The Wisconsin Territory was created by an act of the United States Congress on April 20, 1836, yet a few years before, surveyors were traversing our countryside setting up the townships and boundaries we know today. The records they created tell a picture of early settlement as they recorded legal descriptions and geographical points in part on trees. These were called bearing trees and if you analyze and review these past records, you can envision the landscape as species and sizes were recorded in their journal entries.
Trees shaped our history. Northern Wisconsin virgin white pine populations created an industry and needed sawmills sprang up in cities like La Crosse and Wausau; our landscape was deforested to devastating levels and further influenced its path. Coupled with the decline of wheat production due to intensive practices, we altered our agricultural practices and the dairy industry rose from the devastation.
For a smaller example of trees influencing our history, one can look north to Peshtigo. Extensive farming, logging and industrial practices all contributed to the million acres burned and the largest loss of life in American wildfire history.
Franklin D. Roosevelt was president from 1933 to 1945. During this timeframe, voters were asked their occupation and Franklin listed his as "Tree Grower."
Dwight D. Eisenhower, our 34th president in the 1950s, had a tree named in his honor at the Augusta National Golf Club in Augusta, Georgia. It was a loblolly pine that he unsuccessfully lobbied to take down as it interfered with his golf game. Mother Nature finally came to the aid of golfers in 2014 as an ice storm created irreparable damage to this southern gem and it was removed. Loblolly pines struggle to survive ice storms, but they have evolved a unique survival adaption to fire. I witnessed this survival technique while conducting prescribed fires in Georgia; the seedlings of the loblolly pine have a globe-like growth of pine needles on a single stem that when a fire crawls through the pine stand, these needles curl up around the end of the seedling, covering and protecting the terminal bud. Once the fire creates an opening in the canopy, this young survivor can reach skyward and grow to great heights.
Each spring Washington, D.C., experiences its famous and beautiful bloom of cherry trees. These cherry trees were gifts from Japan, but the first shipment of 2,000 trees in 1909 were ordered destroyed by President Taft due to a nematode infestation. Fortunately, the second gift from Tokyo provided a successful planting of 3,000 cherry trees.
The Wisconsin Department of Natural Resources maintains records of the largest trees in the state, which are called Champion Trees. Many grand specimens are found throughout the state, but right here in Monroe you can find the grand champion gingko tree. The fall foliage of the gingko provides a unique spectacle as when the leaves decide to finally drop they will all drop "at once" providing a rain shower of golden leaves.

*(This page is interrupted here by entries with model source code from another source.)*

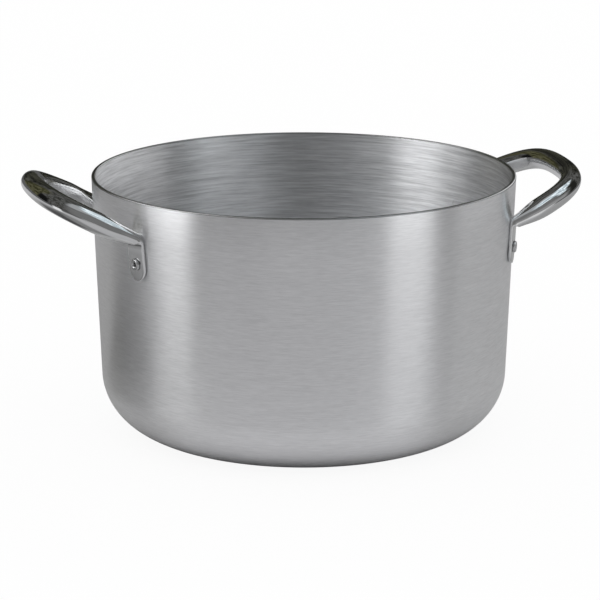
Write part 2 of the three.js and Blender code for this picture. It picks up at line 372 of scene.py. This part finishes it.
def make_pot():
    clear_selection()
    bpy.ops.mesh.primitive_cylinder_add(
        vertices=POT_VERTICES,
        radius=wall_radius_at(0),
        depth=POT_HEIGHT,
        location=(0, 0, POT_HEIGHT / 2),
    )
    pot = bpy.context.object
    pot.name = "pot_shell"
    settle(pot)

    choose(pot, "polygons", lambda face: face.normal.z > STRAIGHT)
    edit(pot, "FACE")
    bpy.ops.mesh.delete(type="FACE")
    leave_edit()

    choose(pot, "vertices", lambda vertex: vertex.co.z > POT_HEIGHT / 2)
    edit(pot, "VERT")
    flare = RIM_RADIUS / wall_radius_at(0)
    bpy.ops.transform.resize(value=(flare, flare, 1), center_override=(0, 0, POT_HEIGHT))
    leave_edit()

    def on_base(edge):
        return all(end.z < RIM_EDGE for end in edge_ends(pot, edge))

    choose(pot, "edges", on_base)
    edit(pot, "EDGE")
    tangent = CORNER_RADIUS * math.tan((math.pi / 2 - WALL_LEAN) / 2)
    bpy.ops.mesh.bevel(offset=tangent, segments=CORNER_SEGMENTS, profile=0.5, affect="EDGES")
    for height in WALL_LOOPS:
        bpy.ops.mesh.select_all(action="SELECT")
        bpy.ops.mesh.bisect(plane_co=(0, 0, height), plane_no=(0, 0, 1))
    leave_edit()

    thickness = add_modifier(
        pot, "sheet", "SOLIDIFY", thickness=SHEET, offset=-1, use_even_offset=True, use_rim=True
    )
    apply_modifier(pot, thickness)

    choose(pot, "vertices", lambda vertex: vertex.co.z > POT_HEIGHT - SHEET / 2)
    edit(pot, "VERT")
    bpy.ops.transform.resize(value=(1, 1, 0), center_override=(0, 0, POT_HEIGHT))
    leave_edit()

    near = RIM_EDGE / 10

    def goes_round_the_rim(edge):
        ends = edge_ends(pot, edge)
        level = all(abs(end.z - POT_HEIGHT) < near for end in ends)
        return level and abs(ends[0].xy.length - ends[1].xy.length) < near

    choose(pot, "edges", goes_round_the_rim)
    edit(pot, "EDGE")
    bpy.ops.mesh.bevel(offset=RIM_EDGE, segments=RIM_SEGMENTS, profile=0.5, affect="EDGES")
    leave_edit()
    return pot


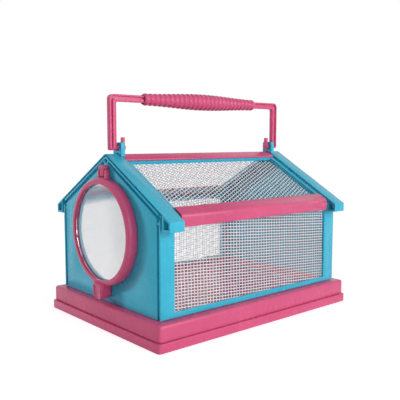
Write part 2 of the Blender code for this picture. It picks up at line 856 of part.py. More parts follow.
def make_bracket(name, end):
    """One ear: it stands over the trim on the ridge, with the bore for the handle's pin."""
    half = BRACKET_HALF_WIDTH
    foot = -FIT_GAP
    outline = filleted(
        [
            (half, roof_height(half, foot)),
            (half, BRACKET_TOP, BRACKET_CORNER_RADIUS),
            (-half, BRACKET_TOP, BRACKET_CORNER_RADIUS),
            (-half, roof_height(half, foot)),
            (0, roof_height(0, foot), RIDGE_RADIUS),
        ]
    )
    ear = plate(
        name,
        [outline, circle(0, PIVOT_HEIGHT, BRACKET_BORE_RADIUS, BRACKET_BORE_SEGMENTS)],
        ALONG_X,
        -BRACKET_OUTER,
        -BRACKET_INNER,
        paint=TURQUOISE,
        place=half_turn(end),
    )
    smooth(ear)


def groove_outline(end):
    """The L-shaped groove of one arm, round the bar's corner and up to the grip."""
    outside = ARM_OUTER - ARM_GROOVE_LIP
    inside = outside - ARM_GROOVE_WIDTH
    top = BAR_TOP - ARM_GROOVE_LIP
    lower = top - ARM_GROOVE_WIDTH
    stop = GRIP_LENGTH / 2 + FIT_GAP
    radius = ARM_GROOVE_RADIUS
    corners = [
        (inside, ARM_GROOVE_START),
        (outside, ARM_GROOVE_START),
        (outside, top, radius),
        (stop, top),
        (stop, lower),
        (inside, lower, radius - ARM_GROOVE_WIDTH / 2),
    ]
    return filleted([(end * corner[0], *corner[1:]) for corner in corners])


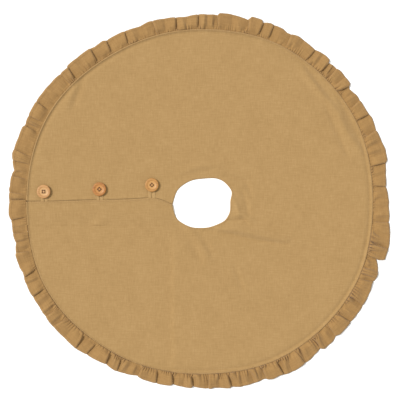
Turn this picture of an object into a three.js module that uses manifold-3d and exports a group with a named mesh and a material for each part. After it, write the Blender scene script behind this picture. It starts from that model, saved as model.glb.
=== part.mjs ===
import * as THREE from "three";
import { mergeVertices } from "three/addons/utils/BufferGeometryUtils.js";
import Module from "manifold-3d";

// Round tree skirt lying flat: origin at the bottom centre of its bounding box, +Z up.
// The slit runs along -X. The loop side is at -Y of the slit and laps over the button side at +Y.
// Millimetres.

// The whole skirt: mean radii of the ruffle's edge and of the seam it is gathered into
const SKIRT_RADIUS = 611;
const SEAM_RADIUS = 560;
const GAP = 0.3;

// The cut is a little out of round: how far it strays from its radius, every 30 degrees round from +X
const CUT_STRAY = [-5, 4, 4, -7, -9, 2, -3, 9, 0, -7, 5, 6];

// Cloth thicknesses
const LINING_THICKNESS = 0.7;
const FACE_THICKNESS = 1.0;
const RUFFLE_THICKNESS = 7.0;
const UNDERLAP_RUFFLE_THICKNESS = 2.0;

// Trunk hole: a hand-cut outline, about 190 wide and 160 deep, with a notch where the slit enters
const HOLE_OUTLINE = [
  [-89, -14],
  [-74, 33],
  [-48, 57],
  [-21, 69],
  [8, 73],
  [35, 75],
  [55, 73],
  [78, 62],
  [101, 33],
  [97, 3],
  [96, -28],
  [89, -47],
  [74, -64],
  [33, -81],
  [2, -84],
  [-26, -82],
  [-52, -71],
  [-73, -56],
  [-83, -35],
];
const HOLE_SIDES = 76;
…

Be a part of history, plant a tree!
- Louis Armstrong is the mayor of Monroe. His column appears monthly on Saturdays in the Monroe Times. He can be reached at mayor@cityofmonroe.org.
I was glad to announce at a recent Monroe city council meeting another Arbor Day proclamation- this time celebrating the city of Monroe's 30th consecutive year as a Tree City USA. An extra special honor was also brought forth in remembrance of Paul Klinzing, our late city forester. Three trees were planted at Twining Park during our Arbor Day commemoration as a living legacy to Paul.
Trees have been utilized for ceremonies such as this and many other distinguished events in history.
The Wisconsin Territory was created by an act of the United States Congress on April 20, 1836, yet a few years before, surveyors were traversing our countryside setting up the townships and boundaries we know today. The records they created tell a picture of early settlement as they recorded legal descriptions and geographical points in part on trees. These were called bearing trees and if you analyze and review these past records, you can envision the landscape as species and sizes were recorded in their journal entries.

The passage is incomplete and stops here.